Política

Gilmar Mendes faz a autópsia da Lava Jato

Gilmar comenta, em tom de desabafo, as irregularidades cometidas pela força-tarefa.


Foto: Nelson Jr./SCO/STFGilmar Mendes
Gilmar Mendes


Gilmar Mendes vive um momento singular em sua longa trajetória como ministro do Supremo: suas posições legalistas começaram a predominar na mais alta Corte do País. 

As críticas categóricas do ministro a procuradores do Ministério Público e juízes federais que cometem abusos de poder e desrespeitam leis sob a justificativa do combate à corrupção mudaram o rumo da Operação Lava Jato.

Em entrevista ao Brazil Journal, Gilmar comenta, em tom de desabafo, as irregularidades cometidas pela força-tarefa; condena os órgãos de controle da Justiça que, segundo ele, “viram os abusos e nada fizeram”; e critica os ministros do STF que sempre apoiaram as decisões do então juiz Sérgio Moro.

Moro, hoje senador (União Brasil-PR), e os procuradores da Lava Jato são duramente criticados pelo ministro. “Moro descumpriu decisões [do STF]”, sustenta Gilmar. “Procuradores tentaram fazer [por meio de dez projetos de lei enviados ao Congresso] o que o AI-5 não conseguiu: cercear o habeas corpus.”

O ministro conta que Moro aceitou convite para ser ministro do governo Bolsonaro antes do 2º turno da eleição de 2018. Em abril daquele ano, decretou a prisão de Lula, que, portanto, não pôde disputar a eleição.

Gilmar, que ingressou no STF aos 47 anos e hoje, aos 68, é o decano, fala da suposta participação de agentes do governo americano na Lava Jato e da troca de informações realizada entre a força-tarefa e o Departamento de Justiça dos EUA, sem a anuência legal do Ministério da Justiça. 

“A Lava Jato criou não um outro Poder, mas um outro Estado no Brasil,” diz o ministro. Abaixo, os principais trechos da entrevista.

Muita gente critica a Lava Jato pelo fato de que o investigador (a Polícia Federal), o acusador (Ministério Público) e o julgador (a 1ª instância da Justiça) trabalharam juntos. Qual foi a gênese disso?

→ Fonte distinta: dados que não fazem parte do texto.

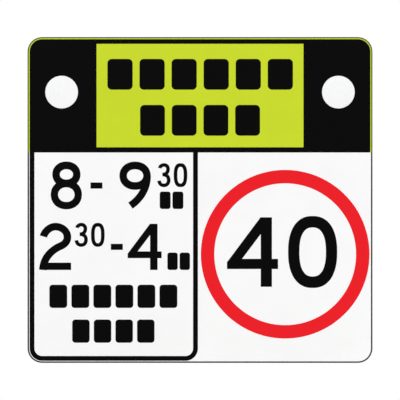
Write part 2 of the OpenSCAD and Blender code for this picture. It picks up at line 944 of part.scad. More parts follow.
module board_screws() {
    color("silver") at_box() at_box_corners(board_screw_x, board_screw_z) {
        bar(board_y - 5, board_y + board_t, m3 / 2);
        bar(board_y + board_t, board_y + board_t + 1.8, m3 - 0.2);
    }
}

module box_grommets() {
    color([0.1, 0.1, 0.1]) at_box() box_entries() grommet(box_wall);
}

// Supply gland, which hangs from the bottom wall of the box: z = 0 is the wall's outer face

module gland_hexagon(from, h, af) {
    translate([0, 0, from]) cylinder(h = h, r = af / sqrt(3), $fn = 6);
}

module gland_body() {
    color([0.13, 0.13, 0.13]) at_box() gland_entry() difference() {
        union() {
            gland_hexagon(-gland_hex_h, gland_hex_h, gland_d + 6);
            translate([0, 0, -gland_thread_l]) cylinder(h = gland_thread_l, r = gland_d / 2);
            cylinder(h = box_wall + gland_inside_l, r = gland_d / 2);
        }
        translate([0, 0, over - gland_hex_h]) {
            cylinder(h = box_wall + gland_inside_l + gland_hex_h, r = gland_bore / 2 + 1);
        }
        gland_seal_seat();
    }
}

module gland_seal_seat() {
    translate([0, 0, -gland_thread_l - over]) {
        cylinder(h = gland_seal_l, r = gland_bore / 2 + gland_seal_wall);
    }
}

module gland_locknut() {
    color([0.13, 0.13, 0.13]) at_box() gland_entry() difference() {
        gland_hexagon(box_wall, gland_locknut_h, gland_d + 5);
        translate([0, 0, box_wall - over]) cylinder(h = gland_locknut_h + 2 * over, r = gland_d / 2);
    }
}

module gland_seal() {
    color([0.3, 0.3, 0.3]) at_box() gland_entry() difference() {
        gland_seal_seat();
        translate([0, 0, -gland_drop]) cylinder(h = gland_drop, r = gland_bore / 2);
    }
}

module gland_dome_nut() {
    nut_r = gland_d / 2 + gland_nut_wall;
    color([0.13, 0.13, 0.13]) at_box() gland_entry() difference() {
        rotate_extrude() polygon([
            [0, -gland_nut_top], [nut_r, -gland_nut_top], [nut_r, gland_shoulder_h - gland_drop],
            [nut_r - 3.5, 1 - gland_drop], [nut_r - 5.5, -gland_drop], [0, -gland_drop]
        ]);
        translate([0, 0, -gland_thread_l - over]) cylinder(h = gland_thread_l, r = gland_d / 2);
        translate([0, 0, -gland_drop - over]) cylinder(h = gland_drop, r = gland_bore / 2);
    }
}

module box_studs() {
    color("gainsboro") at_box() at_box_corners(ear_screw_x, ear_z) bar(0, ear_t + stud_reach, m6 / 2);
}

module box_washers() {
    color("silver") at_box() at_box_corners(ear_screw_x, ear_z) {
        washer(ear_t, box_washer_t, m6, m6 / 2 + fit / 2);
    }
}

module box_nuts() {
    color("silver") at_box() at_box_corners(ear_screw_x, ear_z) {
        lock_nut(ear_t + box_washer_t, m6, box_nut_af, m6 / 2);
    }
}

sign_panel();
lime_sheeting();
white_sheeting();
header_overlay();
timing_border();
speed_ring();
rail(rail_z);  // upper_rail
rail(-rail_z);  // lower_rail
rail_rivets();
saddle(rail_z);  // upper_saddle
saddle(-rail_z);  // lower_saddle
strap(rail_z);  // upper_strap
strap(-rail_z);  // lower_strap
clamp_bolts();
clamp_washers();
clamp_nuts();
lamp_seal(-1);  // left_lamp_seal
lamp_seal(1);  // right_lamp_seal
lens(-1);  // left_lens
lens(1);  // right_lens
reflector(-1);  // left_reflector
reflector(1);  // right_reflector
leds(-1);  // left_leds
leds(1);  // right_leds
led_board(-1);  // left_led_board
led_board(1);  // right_led_board
led_board_screws();
lamp_housing(-1);  // left_lamp_housing
lamp_housing(1);  // right_lamp_housing
lamp_grommets();
lamp_studs();
lamp_washers();
lamp_nuts();
box_base();
box_seal();
box_lid();
lid_screws();
control_board();
board_components();
board_screws();
box_grommets();
gland_body();
gland_locknut();
gland_seal();
gland_dome_nut();
box_studs();
box_washers();
box_nuts();
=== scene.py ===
"""Looks of a school zone speed sign with flashing lamps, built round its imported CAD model.

Lengths are metres in the CAD frame, where x runs to the right as a driver sees the sign, y runs from
the face to the back, and z is up. The film of the legend is laid out in millimetres.
"""

import json
import math
from types import SimpleNamespace

import bmesh
import bpy
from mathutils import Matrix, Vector
from mathutils.geometry import delaunay_2d_cdt

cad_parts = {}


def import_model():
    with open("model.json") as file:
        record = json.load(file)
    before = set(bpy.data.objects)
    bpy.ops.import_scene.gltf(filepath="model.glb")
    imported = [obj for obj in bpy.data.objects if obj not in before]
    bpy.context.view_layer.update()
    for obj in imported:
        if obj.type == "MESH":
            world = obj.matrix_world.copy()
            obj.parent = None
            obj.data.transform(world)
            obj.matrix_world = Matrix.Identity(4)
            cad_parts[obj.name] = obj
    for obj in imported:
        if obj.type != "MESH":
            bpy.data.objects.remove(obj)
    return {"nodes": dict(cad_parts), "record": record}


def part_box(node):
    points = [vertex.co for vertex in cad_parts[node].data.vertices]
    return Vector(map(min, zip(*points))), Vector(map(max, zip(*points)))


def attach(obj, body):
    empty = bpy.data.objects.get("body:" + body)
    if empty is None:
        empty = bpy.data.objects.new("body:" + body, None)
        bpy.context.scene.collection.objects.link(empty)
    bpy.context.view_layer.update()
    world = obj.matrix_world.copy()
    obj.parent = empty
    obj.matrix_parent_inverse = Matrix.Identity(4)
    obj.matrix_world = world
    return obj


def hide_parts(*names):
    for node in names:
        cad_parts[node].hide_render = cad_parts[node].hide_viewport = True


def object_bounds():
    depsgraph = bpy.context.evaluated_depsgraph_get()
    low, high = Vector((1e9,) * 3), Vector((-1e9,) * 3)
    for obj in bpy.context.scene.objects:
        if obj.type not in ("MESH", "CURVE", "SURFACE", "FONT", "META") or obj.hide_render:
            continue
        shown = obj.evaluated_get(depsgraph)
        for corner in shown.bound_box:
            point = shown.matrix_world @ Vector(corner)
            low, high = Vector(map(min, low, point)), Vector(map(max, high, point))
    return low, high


MM = 0.001

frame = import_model()
cad_low, cad_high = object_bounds()
nodes = frame["nodes"]


# Places, read from the frame, whose origin is on the post's axis behind the middle of the panel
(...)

Se a gente olhar a Operação Satiagraha, da qual participaram o juiz Fausto De Sanctis, o delegado da PF Protógenes Queiroz, envolvendo o banqueiro Daniel Dantas [grupo Opportunity], já havia um certo conúbio entre o juiz, o promotor e o delegado que foi o protagonista da operação. Tivemos uma operação também contra a magistratura de São Paulo, da Justiça Federal. E também, no âmbito da Justiça Federal, a instalação das varas de lavagem. E, aí, vem um discurso, que precisa ser mais iluminado e aprofundado, que, talvez, tenha influência de setores de agências internacionais.

De onde, exatamente?

Dos americanos. Tem a história da Enccla [Estratégia Nacional de Combate à Corrupção e à Lavagem de Dinheiro, instituída pelo governo federal em 2003, com o objetivo de aprofundar a coordenação dos órgãos públicos envolvidos na prevenção e no combate aos crimes de lavagem e corrupção]. Meu saudoso colega Gilson Dipp, aqui do CNJ (Conselho Nacional de Justiça), que foi corregedor do STJ, trabalhou na instalação das varas de lavagem. Elas se tornaram muito poderosas porque, obviamente, os crimes financeiros passaram a ser investigados ali. É nesse contexto que a Lava Jato veio com mais força, inclusive, com essa competência universal.

Qual?

A de que qualquer coisa é lavagem, inclusive, a questão da Petrobras. Claro, a partir de várias operações, bem-sucedidas ou frustradas, de que participaram, a força-tarefa da Lava Jato estruturou, olhando com os olhos de hoje, uma visão política. Buscaram e obtiveram grande apoio da mídia, apontando fatos que, agora, podem até ser vistos de outra maneira.

O quê, por exemplo?

Doação de campanha. Tudo virou propina. Esse debate em que estamos agora, sobre a questão dos acordos de leniência. E aqui eu tenho um dado técnico importante.

Qual?

Quem está autorizado a fazer acordo de leniência são a CGU (Controladoria Geral da União) e a AGU (Advocacia Geral da União). É o que diz a lei. O Ministério Público entendeu que também teria esse direito. Como o MP pode fazer a delação na parte criminal, portanto, por que não pode fazer a leniência?

E por que não?

Porque isso dá ao MP uma posição super privilegiada. Se o empresário faz acordo de leniência lá em Curitiba, sede da Lava Jato, ele o faz com medo, inclusive, da prisão. “Se você não disser o que eu quero…” Este é o pior dos mundos, portanto, se produziu, na verdade, um monstro.